Default Management on WeTrust
BC: How will the P2P lending platform work? Will you be asking borrowers to put assets up as collateral for their loans?
WT: The P2P lending platform will be one of our later features namely because of the number of moving pieces that must be in place before it will be feasible. P2P lending will work, but will face some challenges especially with bad actors and defaults. P2P lending has thus far been unable to live up to its promise around the globe due to the lack of deterrents which WeTrust will have make available for users prior to launch:
- Reputation risk/ Reviews: ROSCA groups will be limited to “trusted associates” – family, friends, co-workers, fraternal groups, and professional/ religious organizations. Defaulting on payments could represent loss of social capital and reputation amongst an individual’s closest associates. The idea is that for ROSCAs with small enough dollar amount commitments, reputation risk will be sufficient to keep participants honest. In some cultures, reputation is paramount, and perceived as more important to uphold than legal deterrents. Reviews may also be left by other members to show how they felt about any participant.
- Legal risk: ROSCA formation will allow trusted associates to e-sign and bind each other to a legal contract which requires faithful adherence and payment to the ROSCA. Defaulting on payments and stealing could mean legal repercussions. We are currently investigating creation of templates that are generated based on ROSCA terms, which can be used by ROSCA participants as a legal safeguard against participant default. We believe this method of deterrent will be more useful for higher value ROSCAs, where legal action would be worthwhile.
- Collateral risk: Collateral commitments may be required prior to joining a ROSCA. The collateral will be entered into a smart contract which will surrender the property to the ROSCA group if the ROSCA agreement is breached. Collateral can be liquid-cash like assets like Bitcoin or even less liquid assets such as auto/ home titles. Our system will benefit significantly from the ability to accept less liquid assets, since the majority of middle classes’ net worth is locked in real estate. Collateral would allow capital to be used more efficiently.
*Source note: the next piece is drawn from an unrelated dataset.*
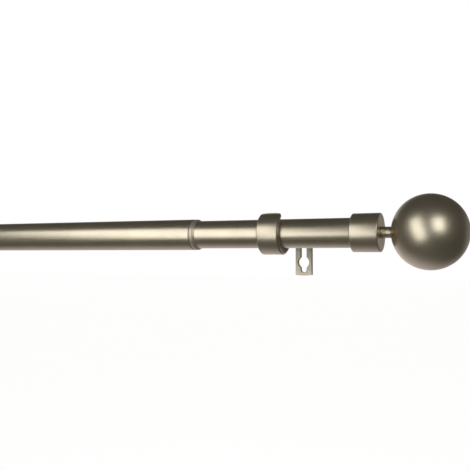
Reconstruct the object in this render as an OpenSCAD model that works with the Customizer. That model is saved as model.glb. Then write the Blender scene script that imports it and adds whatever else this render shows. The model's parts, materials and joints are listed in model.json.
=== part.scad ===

- Smart contract bounty (self-enforcement): If a ROSCA participant violates the terms of the ROSCA, the ROSCA group can choose to sell the agreement signed by the defaulting participant to a collection agency or other 3rd party who is able to enforce the agreement. In addition, the group can also create a “Bounty” on the retrieval of funds, where if the funds are retrieved, the “Bounty” is paid out to the person who enforces the terms of the ROSCA.
BC: Do you think that big corporate players might be able to co-opt your idea and beat you at your own game?
WT: At the end of the day, we envision a system where financial services have aligned interests with the user/ policyholder, and essential financial products are provided at a fair price to users and policyholders. We are building WeTrust to solve this problem, and if institutions are inspired by our mission, so much the better, and we would be open for collaboration opportunities.
If there is a competition to address the challenges stemming from lack of financial inclusion, we believe the more the merrier — this is a space that represents an opportunity and demands more attention.